Given problem: Select each line where the word "scene" appears.

━━━━━ Dataset section

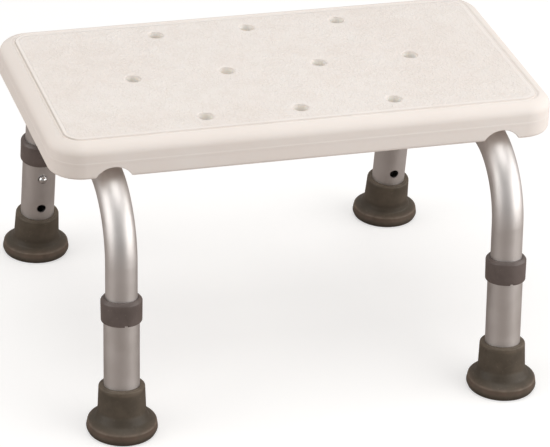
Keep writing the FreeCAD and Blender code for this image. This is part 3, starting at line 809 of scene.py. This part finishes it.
def button(leg):
    """The snap button: a polished dome, a flange on the spring and a rivet through it."""
    spring_back = SPRING_FACE - SPRING_THICKNESS
    profile = [
        (AXIS_RADIUS, RIVET_END),
        (RIVET_HEAD_RADIUS - 0.4 * MM, RIVET_END),
        (RIVET_HEAD_RADIUS, RIVET_END + 0.3 * MM),
        (RIVET_HEAD_RADIUS, spring_back),
        (RIVET_RADIUS, spring_back),
        (RIVET_RADIUS, SPRING_FACE),
        (FLANGE_RADIUS, SPRING_FACE),
        (FLANGE_RADIUS, FLANGE_TOP),
        (BUTTON_RADIUS, FLANGE_TOP),
    ]
    centre = BUTTON_TOP - BUTTON_DOME
    edge = math.asin(BUTTON_RADIUS / BUTTON_DOME)
    for step in range(BUTTON_STEPS + 1):
        angle = edge * (1 - step / BUTTON_STEPS)
        radius = max(BUTTON_DOME * math.sin(angle), 0.02 * MM)
        profile.append((radius, centre + BUTTON_DOME * math.cos(angle)))
    body = object_from("button_dome_" + leg, loft(turned_rings(profile, SMALL_TURN_STEPS)))
    body.data.transform(button_matrix())
    body.data.transform(leg_matrix(leg))
    body = shaded(body)
    return placed(body, BUTTON_STEEL, "button_steel", "button_" + leg, "snap_button_" + leg)


def button_spring(leg):
    """The leaf spring behind the button: a bent strip with a hole for the button's rivet."""
    middle = SPRING_FACE - SPRING_THICKNESS / 2
    bend_top = SPRING_CROWN + SPRING_BEND
    bend_radius = 0.98 * SPRING_BEND
    path = softened([
        (-middle, SPRING_LOW, 0),
        (-middle, SPRING_LEAN, 8 * MM),
        (-SPRING_BEND, SPRING_CROWN, 4 * MM),
        (-SPRING_BEND, bend_top, bend_radius),
        (SPRING_BEND, bend_top, bend_radius),
        (SPRING_BEND, SPRING_CROWN, 0),
        (10.25 * MM, 76 * MM, 2 * MM),
        (8.65 * MM, 71 * MM, 0),
    ])
    rings = []
    for index, point in enumerate(path):
        along = path[min(index + 1, len(path) - 1)] - path[max(index - 1, 0)]
        across = Vector((along.y, -along.x)).normalized()
        ring = []
        for corner in rounded_ring(SPRING_HALF_WIDTH, SPRING_THICKNESS / 2, 0.2 * MM, 0, 2):
            y, z = point + across * corner.y
            ring.append(Vector((corner.x, y, z)))
        rings.append(ring)
    leaf = object_from("button_leaf_" + leg, loft(rings))
    hole_profile = [(RIVET_HOLE_RADIUS, height) for height in RIVET_HOLE]
    hole = object_from("rivet_cutter", loft(turned_rings(hole_profile, RIVET_HOLE_STEPS)))
    hole.data.transform(button_matrix())
    leaf = shaded(carved(leaf, [hole]))
    turn = leg_matrix(leg)
    leaf.data.transform(turn)
    finished(leaf, STEEL, "steel", "button_spring_" + leg)
    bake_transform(leaf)
    return leaf


# ---------------------------------------------------------------- stage

CAMERA_AZIMUTH = math.radians(17.952)       # of the view's direction, from +Y towards +X
CAMERA_ELEVATION = math.radians(28.044)
CAMERA_ROLL = math.radians(2.887)
CAMERA_DISTANCE = 2.6018
CAMERA_TARGET = Vector((-0.02880, -0.11454, 0.150))
CAMERA_CLIP = (0.1, 60)
SENSOR_WIDTH = 36.0
FOCAL_SHARE = 3292.66 / 550                 # focal length over picture width
FLOOR_HALF = 30.0
FLOOR_COLOUR = (0.60, 0.597, 0.593, 1)
FLOOR_GLOW = 0.50
BOUNCE_COLOUR = (0.53, 0.48, 0.45, 1)
GROUND_COLOUR = (0.45, 0.395, 0.365, 1)
WORLD_COLOUR = (1.0, 0.985, 0.97, 1)
WORLD_STRENGTH = 0.36
LIGHT_COLOUR = (1.0, 0.98, 0.955)
LIGHT_TARGET = Vector((0, 0, 0.12))


def camera():
    """The camera at the viewing angle, with the slight roll of the picture."""
    forward = Vector((
        math.sin(CAMERA_AZIMUTH) * math.cos(CAMERA_ELEVATION),
        math.cos(CAMERA_AZIMUTH) * math.cos(CAMERA_ELEVATION),
        -math.sin(CAMERA_ELEVATION),
    ))
    right = Vector((math.cos(CAMERA_AZIMUTH), -math.sin(CAMERA_AZIMUTH), 0))
    above = right.cross(forward)
    rolled_right = right * math.cos(CAMERA_ROLL) + above * math.sin(CAMERA_ROLL)
    rolled_above = above * math.cos(CAMERA_ROLL) - right * math.sin(CAMERA_ROLL)
    data = bpy.data.cameras.new("camera")
    data.sensor_width = SENSOR_WIDTH
    data.lens = FOCAL_SHARE * SENSOR_WIDTH
    data.clip_start, data.clip_end = CAMERA_CLIP
    obj = bpy.data.objects.new("camera", data)
    turn = Matrix((rolled_right, rolled_above, -forward)).transposed().to_4x4()
    obj.matrix_world = Matrix.Translation(CAMERA_TARGET - forward * CAMERA_DISTANCE) @ turn
    bpy.context.scene.collection.objects.link(obj)
    bpy.context.scene.camera = obj


def softbox(name, bearing, distance, height, width, tall, power):
    """A soft rectangular light that stands at a bearing round the stool and faces it."""
    data = bpy.data.lights.new(name, "AREA")
    data.shape = "RECTANGLE"
    data.size = width
    data.size_y = tall
    data.energy = power
    data.color = LIGHT_COLOUR
    obj = bpy.data.objects.new(name, data)
    angle = math.radians(bearing)
    obj.location = (distance * math.cos(angle), distance * math.sin(angle), height)
    obj.rotation_mode = "QUATERNION"
    obj.rotation_quaternion = (LIGHT_TARGET - obj.location).to_track_quat("-Z", "Y")
    bpy.context.scene.collection.objects.link(obj)


def ground_plane(name, z, colour, glow=0.0):
    """A large level plane, plain coloured, that may glow a little."""
    mesh = bmesh.new()
    bmesh.ops.create_grid(mesh, x_segments=1, y_segments=1, size=FLOOR_HALF)
    obj = object_from(name, mesh)
    obj.location.z = z
    material, shader = new_material(name)
    shader.inputs["Base Color"].default_value = colour
    shader.inputs["Roughness"].default_value = 0.9
    shader.inputs["Specular IOR Level"].default_value = 0.1
    shader.inputs["Emission Color"].default_value = (1.0, 1.0, 1.0, 1)
    shader.inputs["Emission Strength"].default_value = glow
    obj.data.materials.append(material)
    return obj


def stage():
    """A plain pale floor for the camera, two darker planes that light and reflect, and lights."""
    floor = ground_plane("floor", -0.1 * MM, FLOOR_COLOUR, FLOOR_GLOW)
    floor.visible_glossy = False
    floor.visible_diffuse = False
    floor.visible_shadow = False
    bounce = ground_plane("bounce", -1 * MM, BOUNCE_COLOUR)
    bounce.visible_camera = False
    bounce.visible_glossy = False
    bounce.visible_shadow = False
    ground = ground_plane("ground", -2 * MM, GROUND_COLOUR)
    ground.visible_camera = False
    ground.visible_diffuse = False
    world = bpy.data.worlds.new("studio")
    bpy.context.scene.world = world
    world.use_nodes = True
    background = world.node_tree.nodes["Background"]
    background.inputs["Color"].default_value = WORLD_COLOUR
    background.inputs["Strength"].default_value = WORLD_STRENGTH
    softbox("left_box", bearing=184, distance=1.7, height=0.75, width=1.4, tall=1.5, power=12.6)
    softbox("right_box", bearing=331, distance=1.7, height=0.70, width=2.4, tall=1.4, power=23)
    softbox("top_box", bearing=0, distance=0.1, height=2.3, width=1.8, tall=1.8, power=20.5)
    bpy.context.scene.view_settings.view_transform = "Standard"


# ---------------------------------------------------------------- the whole

SEAT_PLASTIC = seat_plastic(
    SEAT_HALF_X - FIELD_INSET, SEAT_HALF_Y - FIELD_INSET, SEAT_CORNER - FIELD_INSET, SEAT_TOP,
)
FRAME_ALUMINIUM = aluminium(
    "frame_aluminium", (0.77, 0.745, 0.735, 1), (0.72, 0.695, 0.68, 1), roughness=0.42,
)
LEG_ALUMINIUM = aluminium(
    "leg_aluminium", (0.77, 0.745, 0.735, 1), (0.71, 0.685, 0.67, 1), roughness=0.40,
)
COLLAR_PLASTIC, _ = moulded(
    "collar_plastic", (0.135, 0.107, 0.098, 1), (0.108, 0.086, 0.078, 1),
    roughness=0.32, grain=0.03 * MM, specular=0.5,
)
TIP_RUBBER = tip_rubber()
BUTTON_STEEL = metal(
    "button_steel", (0.80, 0.80, 0.80, 1), (0.72, 0.72, 0.72, 1), roughness=0.06,
)
STEEL = metal("steel", (0.62, 0.62, 0.62, 1), (0.50, 0.50, 0.50, 1), roughness=0.28)
BRASS = metal("brass", (0.78, 0.60, 0.28, 1), (0.62, 0.46, 0.20, 1), roughness=0.25)

# The CAD nodes that stay in view, by the start of their names.
CAD_FINISHES = {
    "frame_tube": FRAME_ALUMINIUM,
    "leg_tube": LEG_ALUMINIUM,
    "tip_washer": STEEL,
    "frame_bolt": STEEL,
    "saddle_washer": COLLAR_PLASTIC,
    "seat_insert": BRASS,
}

camera()
stage()
seat()
for leg in LEGS:
    collar(leg)
    rubber_tip(leg)
    button(leg)
    button_spring(leg)
for name, node in frame["nodes"].items():
    for kind, material in CAD_FINISHES.items():
        if name.startswith(kind):
            node.data.materials.clear()
            node.data.materials.append(material)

━━━━━━━━━━

Full output:
Keep writing the FreeCAD and Blender code for this image. This is part 3, starting at line 809 of scene.py. This part finishes it.
    bpy.context.scene.collection.objects.link(obj)
    bpy.context.scene.camera = obj
    bpy.context.scene.collection.objects.link(obj)
    bpy.context.scene.world = world
    bpy.context.scene.view_settings.view_transform = "Standard"